Deepa learns Rajesh had lied about Lawrence not divorcing her. She now accepts that Lawrence may divorce and remarriage. Meanwhile, Radha begins to respect Rajesh and asks him to return home, but he refuses, citing past humiliation. In the final hearing, Rajesh questions Sebastian, who discloses what happened the day Mary died: Gnanaraj broke into Mary’s house, raped and killed her with a cross in front of 10‑year‑old Deepa. This trauma left Deepa unable to have normal intimacy with Lawrence. Using Dr. Saradha's testimony, Rajesh proves that Deepa was in a psychotic state when she killed Gnanaraj. Finally, Deepa is acquitted, making Rajesh's first case a success—especially against his wife, Radha.
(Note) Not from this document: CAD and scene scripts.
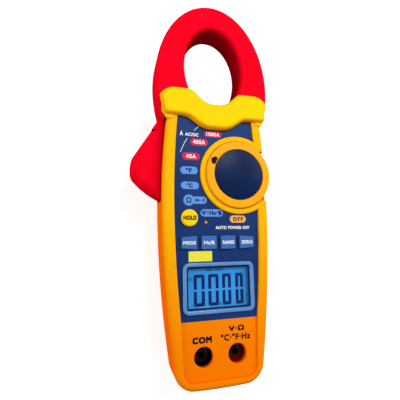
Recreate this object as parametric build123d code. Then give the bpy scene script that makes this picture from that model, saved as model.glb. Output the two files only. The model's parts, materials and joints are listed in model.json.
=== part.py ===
"""Clamp meter: an AC/DC multimeter with a sprung current jaw, a side-mounted dial and five keys.

Millimetres. The meter lies on its back: +Z out of its face, +Y towards the jaw, +X to its right.
The origin is the middle of the flat that it rests on, on the casing's centre plane.
"""
from build123d import *
import math
import os

# ---------------------------------------------------------------- driving dimensions
# Levels above the rest plane
split_level = 22.0             # where the two casing halves meet
rear_taper = 7.0               # degrees that the rear half's sides lean in
rail_level = 44.4              # crest of the two side rails
panel_level = 43.0             # printed face, and the orange floor around the sockets
collar_level = 47.2            # top of the hand guard across the jaw's root
jaw_back_level = 21.8
jaw_thickness = 20.9
trigger_back_level = 18.5
trigger_front_level = 39.2

# Casing outline, seen from the front
casing_half_width = 38.2
casing_widest_y = 27.0
casing_bottom_y = -96.0
casing_top_y = 86.0
casing_bottom_bow = 1.0
casing_corner_radius = 13.6
flank_radius_lower = 787.0
flank_radius_upper = 460.0
wall = 2.2
back_wall = 2.4
front_skin = 2.2               # plastic left under the printed panel
outer_edge_radius = 3.4        # rounding of the rails' outer edge
back_edge_radius = 6.0
seam_gap = 0.05

# Sunk floor between the rails, which the panel and the sockets share
rail_width = 8.1               # casing's widest line to the floor's edge
floor_radius_lower = 833.0
floor_radius_upper = 606.0
floor_bottom_y = -90.5
floor_bottom_taper = 5.5       # how much narrower the floor is at its foot
floor_corner_radius = 7.0
floor_edge_radius = 0.9

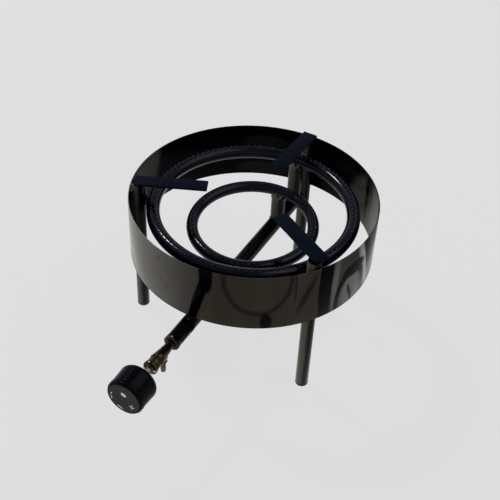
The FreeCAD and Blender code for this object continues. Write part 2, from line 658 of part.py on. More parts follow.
PIECES = {
    "wind_shield": wind_shield, "shield_welds": shield_welds, "ring_welds": ring_welds,
    "outer_burner_ring": outer_ring, "inner_burner_ring": inner_ring,
    "outer_riser": outer_riser, "inner_riser": inner_riser,
    "mixer_pipe": mixer_pipe, "pipe_end_cap": pipe_end_cap,
    "mouth_flange": mouth_flange, "flange_screw": flange_screw,
    "valve_body": valve_body, "injector": injector, "hose_nipple": hose_nipple,
    "bonnet": bonnet, "bonnet_screws": bonnet_screws, "taper_plug": taper_plug,
    "plug_spring": plug_spring, "spindle": spindle, "knob": knob,
    "knob_dial": knob_dial, "knob_clip": knob_clip,
}

os.makedirs("parts", exist_ok=True)
for node, make in PIECES.items():
    save(node, make())
for side in LEG_ANGLES:
    save("leg_" + side, leg(side))
    save("pot_bar_" + side, pot_bar(side))
save("foot_caps", Part.makeCompound([foot_cap(side) for side in LEG_ANGLES]))
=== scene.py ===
"""Looks for the stock pot burner: metres, +Z up, the tap points towards -Y.

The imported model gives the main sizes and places. Each visible piece is modelled again with
rounded edges, drilled ports and weld beads, and gets its own procedural finish.
"""

import bpy
import math

from mathutils import Matrix, Vector


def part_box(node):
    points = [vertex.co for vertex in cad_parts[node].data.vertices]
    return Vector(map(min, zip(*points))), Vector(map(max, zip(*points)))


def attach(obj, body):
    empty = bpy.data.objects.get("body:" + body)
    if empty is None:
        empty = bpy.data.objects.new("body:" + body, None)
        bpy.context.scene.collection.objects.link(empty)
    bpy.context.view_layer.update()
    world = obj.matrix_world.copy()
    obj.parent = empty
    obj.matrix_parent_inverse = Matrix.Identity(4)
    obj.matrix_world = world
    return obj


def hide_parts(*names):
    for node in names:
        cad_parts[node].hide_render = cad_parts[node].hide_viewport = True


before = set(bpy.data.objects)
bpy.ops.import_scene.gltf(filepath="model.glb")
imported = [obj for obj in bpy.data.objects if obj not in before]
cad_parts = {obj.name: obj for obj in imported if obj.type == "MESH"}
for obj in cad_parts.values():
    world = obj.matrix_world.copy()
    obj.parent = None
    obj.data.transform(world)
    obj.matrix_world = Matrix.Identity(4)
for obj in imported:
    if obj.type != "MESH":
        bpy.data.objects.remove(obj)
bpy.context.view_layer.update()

MM = 0.001
FULL_TURN = 2 * math.pi

# ---------------------------------------------------------------- sizes, the main ones from the frame
SHIELD_LOW, SHIELD_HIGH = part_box("wind_shield")
BURNER = Vector(((SHIELD_LOW.x + SHIELD_HIGH.x) / 2, (SHIELD_LOW.y + SHIELD_HIGH.y) / 2, 0))
SHIELD_RADIUS = (SHIELD_HIGH.x - SHIELD_LOW.x) / 2
SHIELD_WALL = 1.5 * MM

RING_LOW, RING_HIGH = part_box("outer_burner_ring")
OUTER_TUBE = RING_HIGH.z - RING_LOW.z
OUTER_RING_RADIUS = (RING_HIGH.x - RING_LOW.x - OUTER_TUBE) / 2
OUTER_RING_HEIGHT = (RING_HIGH.z + RING_LOW.z) / 2
INNER_LOW, INNER_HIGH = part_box("inner_burner_ring")
INNER_TUBE = 19.0 * MM
INNER_RING_RADIUS = (INNER_HIGH.x - INNER_LOW.x - INNER_TUBE) / 2
INNER_RING_HEIGHT = (INNER_HIGH.z + INNER_LOW.z) / 2
INNER_RING_SAG = math.radians(3.0)
OUTER_PORTS = 100
INNER_PORTS = 68
PORT_TILT = math.radians(15.0)
PORT_RADIUS = 0.95 * MM
PORT_DEPTH = 3.0 * MM
PORT_SINK = 0.30 * MM

PIPE_LOW, PIPE_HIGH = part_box("mixer_pipe")
PIPE_RADIUS = (PIPE_HIGH.z - PIPE_LOW.z) / 2
PIPE_HEIGHT = (PIPE_HIGH.z + PIPE_LOW.z) / 2
PIPE_MOUTH = PIPE_LOW.y
PIPE_END = PIPE_HIGH.y
WELD_RADIUS = 1.9 * MM
TUBE_WALL = 1.5 * MM
TUBE_EDGE = 0.4 * MM         # how far cut edges are rounded
SHEET_EDGE = 0.35 * MM
AIR_HOLE_RADIUS = 6.0 * MM
AIR_HOLE_SETBACK = 42.0 * MM

BAR_ANGLES = {"back": 88.0, "left": 204.0, "right": 329.0}
BAR_WIDTH = 25.5 * MM
BAR_INNER = 74.7 * MM
BAR_OUTER = 192.0 * MM
BAR_CORNER = 1.6 * MM
LEG_ANGLES = {"back": 88.0, "left": 204.0, "right": 326.5}

# ---------------------------------------------------------------- camera, solved from the shield's rims
CAMERA_AZIMUTH = math.radians(26.5)
CAMERA_ELEVATION = math.radians(36.936)
CAMERA_DISTANCE = 1.49272
CAMERA_TILT = 0.059631
CAMERA_PAN = -0.001496
CAMERA_ROLL = math.radians(3.0024)
CAMERA_LENS = 67.459
CAMERA_SENSOR = 36.0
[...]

Seeing Rajesh's brilliance, Ethiraj has a change of heart and invites him back as his son‑in‑law, but Rajesh declines. He files for divorce from Radha, intending to marry Deepa. Ethiraj, furious, confronts Rajesh and threatens to kill Deepa. Meanwhile, moved by Rajesh's care and determined not to fall in love, Deepa chooses to become a nun, shocking everyone. In her final wish, she asks Rajesh to reconcile with Radha, then departs to serve Jesus forever.

== Production ==
Pournami Alaigal was produced, written and directed by M. Bhaskar under Oscar Movies. Cinematography was handled by Viswam Nataraj, and editing by M. Vellaichami. The court scenes were shot on a set created at Vijaya Vauhini Studios. A dialogue written by Bhaskar, "Aalamarathukku keezhe edhuvum varaladhu" (Nothing grows under a banyan tree) is a South Indian proverb. Three songs were picturised at Ooty while some scenes were filmed at Chennai at places such as charity home at Kilpauk.

== Soundtrack ==
The music is composed by Shankar–Ganesh. The song "Thein Paayum" was originally written for Thandikkappatta Nyayangal (1983).

Track listing
| No. | Title | Lyrics | Singer(s) | Length |
|---|---|---|---|---|
| 1. | "Saranam Saranam Thalaiva" | Pulamaipithan | S. P. Balasubrahmanyam, S. Janaki | 4:19 |
| 2. | "Thein Paayum" | Muthulingam | Vani Jairam, P. Jayachandran | 4:39 |
| 3. | "Nizhal Thedi" | Pulamaipithan | S. Janaki, K. J. Yesudas | 5:09 |
| Total length: |  |  |  | 14:07 |

== Release and reception ==
Pournami Alaigal was released on 12 January 1985. The film was a commercial success, running for over 100 days in theatres. Jayamanmadhan of Kalki wrote it is the waxing moon, the full moon needs a little more thought and concluded that director should show his talent in the next picture. Balumani of Anna praised the acting, cinematography, music and direction.